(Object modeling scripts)
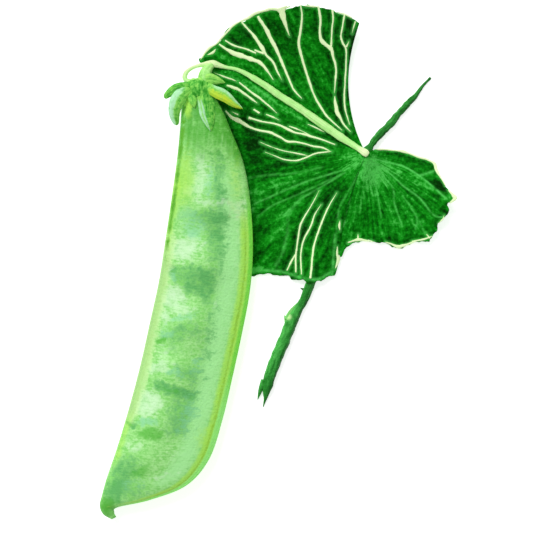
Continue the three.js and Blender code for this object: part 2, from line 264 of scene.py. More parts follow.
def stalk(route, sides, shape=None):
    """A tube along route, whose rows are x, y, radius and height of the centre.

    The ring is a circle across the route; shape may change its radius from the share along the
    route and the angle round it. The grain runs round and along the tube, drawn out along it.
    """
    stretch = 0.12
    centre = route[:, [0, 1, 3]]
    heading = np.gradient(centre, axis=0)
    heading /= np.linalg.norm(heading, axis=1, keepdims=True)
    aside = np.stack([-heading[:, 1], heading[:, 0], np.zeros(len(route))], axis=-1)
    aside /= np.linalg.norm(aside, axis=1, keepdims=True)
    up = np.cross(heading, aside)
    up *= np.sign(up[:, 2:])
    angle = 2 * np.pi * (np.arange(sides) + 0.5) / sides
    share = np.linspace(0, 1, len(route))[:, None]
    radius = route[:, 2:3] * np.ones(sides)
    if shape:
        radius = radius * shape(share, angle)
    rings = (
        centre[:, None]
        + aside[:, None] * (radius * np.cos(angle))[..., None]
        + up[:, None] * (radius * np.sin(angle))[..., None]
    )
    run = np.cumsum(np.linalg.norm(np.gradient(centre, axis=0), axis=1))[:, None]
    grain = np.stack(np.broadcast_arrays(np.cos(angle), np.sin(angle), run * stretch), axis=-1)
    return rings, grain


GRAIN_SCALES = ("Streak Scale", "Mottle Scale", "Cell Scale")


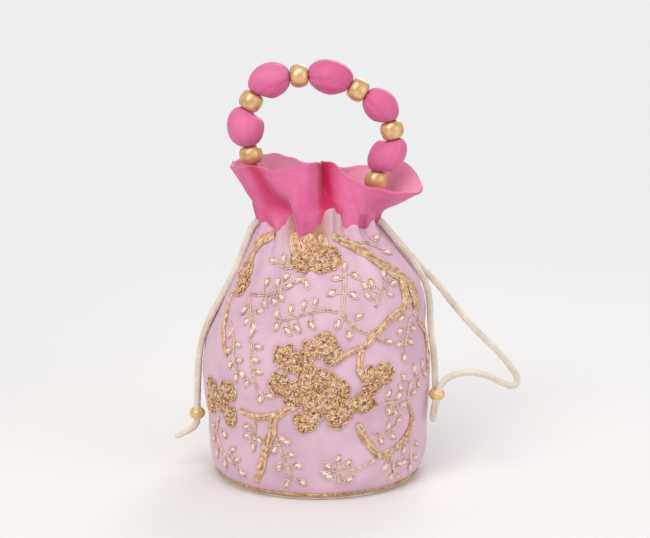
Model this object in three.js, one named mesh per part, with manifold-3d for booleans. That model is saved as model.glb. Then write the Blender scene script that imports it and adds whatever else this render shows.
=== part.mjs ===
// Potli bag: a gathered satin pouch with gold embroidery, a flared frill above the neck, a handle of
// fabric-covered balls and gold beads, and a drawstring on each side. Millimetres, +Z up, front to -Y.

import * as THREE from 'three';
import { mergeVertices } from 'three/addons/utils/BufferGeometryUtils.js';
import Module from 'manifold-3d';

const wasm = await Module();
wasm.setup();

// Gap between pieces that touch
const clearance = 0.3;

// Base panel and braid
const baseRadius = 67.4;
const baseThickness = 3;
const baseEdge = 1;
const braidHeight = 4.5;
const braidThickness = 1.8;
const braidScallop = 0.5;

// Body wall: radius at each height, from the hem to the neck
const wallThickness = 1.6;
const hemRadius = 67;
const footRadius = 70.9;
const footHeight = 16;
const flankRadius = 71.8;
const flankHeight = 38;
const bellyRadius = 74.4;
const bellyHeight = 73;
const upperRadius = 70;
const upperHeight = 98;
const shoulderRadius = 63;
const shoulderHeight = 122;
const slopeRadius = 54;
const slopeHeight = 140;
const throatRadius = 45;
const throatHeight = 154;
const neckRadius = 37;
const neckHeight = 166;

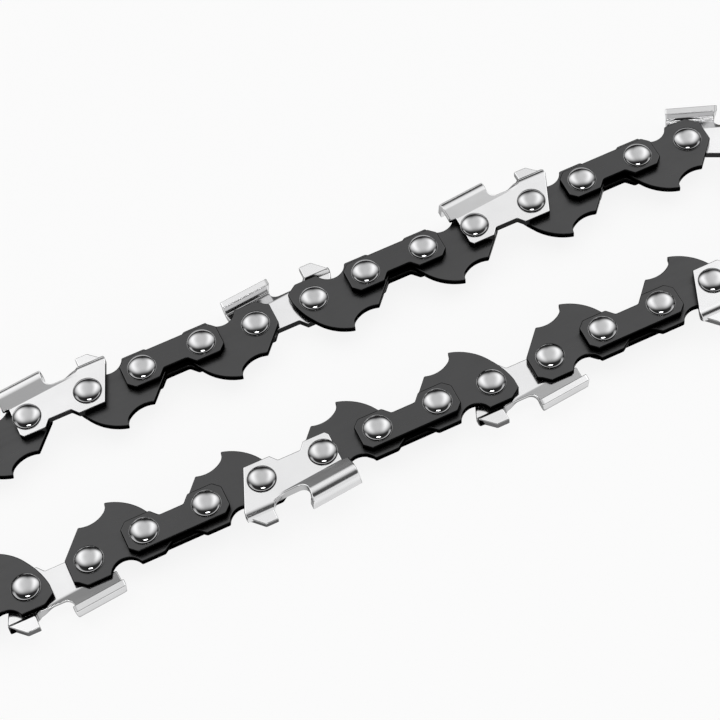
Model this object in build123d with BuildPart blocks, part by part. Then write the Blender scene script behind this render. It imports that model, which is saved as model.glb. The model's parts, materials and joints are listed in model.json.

WHAT YOU NEED TO DO: Show the data once more, exactly as it was written.

CORRECT OUTPUT:
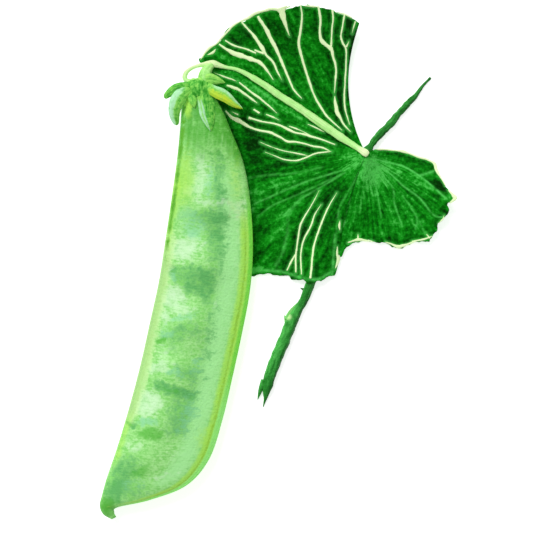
Continue the three.js and Blender code for this object: part 2, from line 264 of scene.py. More parts follow.
def stalk(route, sides, shape=None):
    """A tube along route, whose rows are x, y, radius and height of the centre.

    The ring is a circle across the route; shape may change its radius from the share along the
    route and the angle round it. The grain runs round and along the tube, drawn out along it.
    """
    stretch = 0.12
    centre = route[:, [0, 1, 3]]
    heading = np.gradient(centre, axis=0)
    heading /= np.linalg.norm(heading, axis=1, keepdims=True)
    aside = np.stack([-heading[:, 1], heading[:, 0], np.zeros(len(route))], axis=-1)
    aside /= np.linalg.norm(aside, axis=1, keepdims=True)
    up = np.cross(heading, aside)
    up *= np.sign(up[:, 2:])
    angle = 2 * np.pi * (np.arange(sides) + 0.5) / sides
    share = np.linspace(0, 1, len(route))[:, None]
    radius = route[:, 2:3] * np.ones(sides)
    if shape:
        radius = radius * shape(share, angle)
    rings = (
        centre[:, None]
        + aside[:, None] * (radius * np.cos(angle))[..., None]
        + up[:, None] * (radius * np.sin(angle))[..., None]
    )
    run = np.cumsum(np.linalg.norm(np.gradient(centre, axis=0), axis=1))[:, None]
    grain = np.stack(np.broadcast_arrays(np.cos(angle), np.sin(angle), run * stretch), axis=-1)
    return rings, grain


GRAIN_SCALES = ("Streak Scale", "Mottle Scale", "Cell Scale")


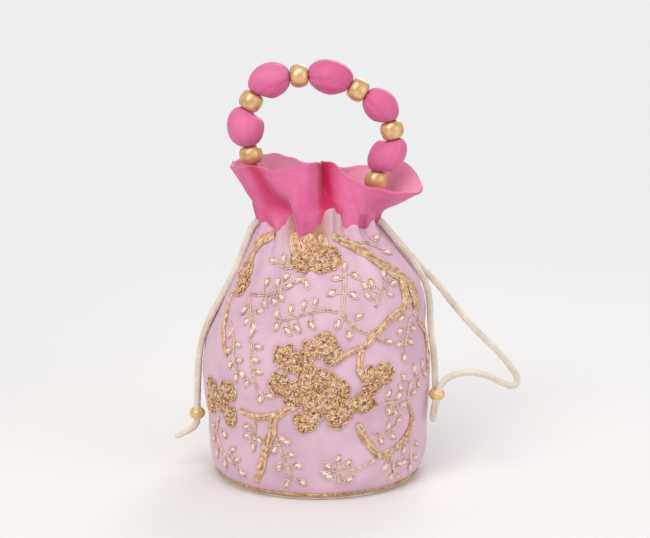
Model this object in three.js, one named mesh per part, with manifold-3d for booleans. That model is saved as model.glb. Then write the Blender scene script that imports it and adds whatever else this render shows.
=== part.mjs ===
// Potli bag: a gathered satin pouch with gold embroidery, a flared frill above the neck, a handle of
// fabric-covered balls and gold beads, and a drawstring on each side. Millimetres, +Z up, front to -Y.

import * as THREE from 'three';
import { mergeVertices } from 'three/addons/utils/BufferGeometryUtils.js';
import Module from 'manifold-3d';

const wasm = await Module();
wasm.setup();

// Gap between pieces that touch
const clearance = 0.3;

// Base panel and braid
const baseRadius = 67.4;
const baseThickness = 3;
const baseEdge = 1;
const braidHeight = 4.5;
const braidThickness = 1.8;
const braidScallop = 0.5;

// Body wall: radius at each height, from the hem to the neck
const wallThickness = 1.6;
const hemRadius = 67;
const footRadius = 70.9;
const footHeight = 16;
const flankRadius = 71.8;
const flankHeight = 38;
const bellyRadius = 74.4;
const bellyHeight = 73;
const upperRadius = 70;
const upperHeight = 98;
const shoulderRadius = 63;
const shoulderHeight = 122;
const slopeRadius = 54;
const slopeHeight = 140;
const throatRadius = 45;
const throatHeight = 154;
const neckRadius = 37;
const neckHeight = 166;

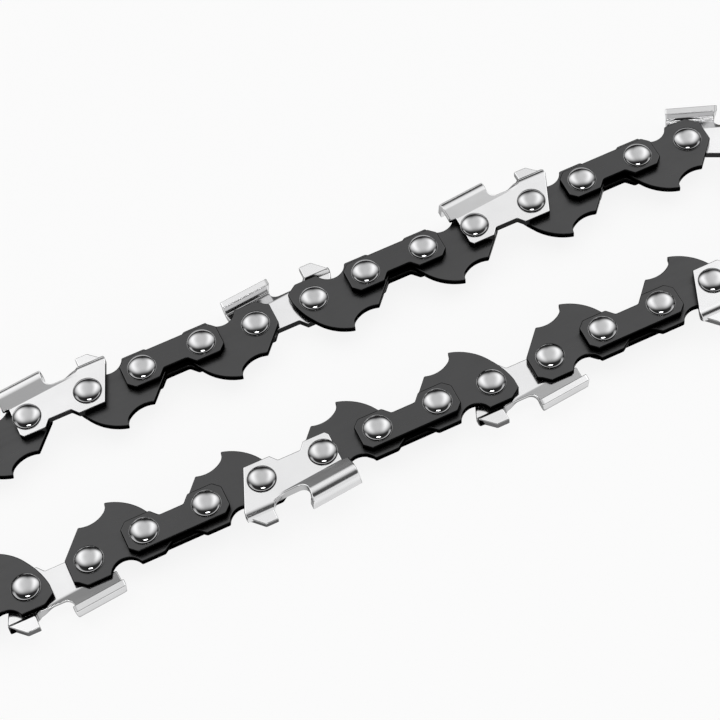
Model this object in build123d with BuildPart blocks, part by part. Then write the Blender scene script behind this render. It imports that model, which is saved as model.glb. The model's parts, materials and joints are listed in model.json.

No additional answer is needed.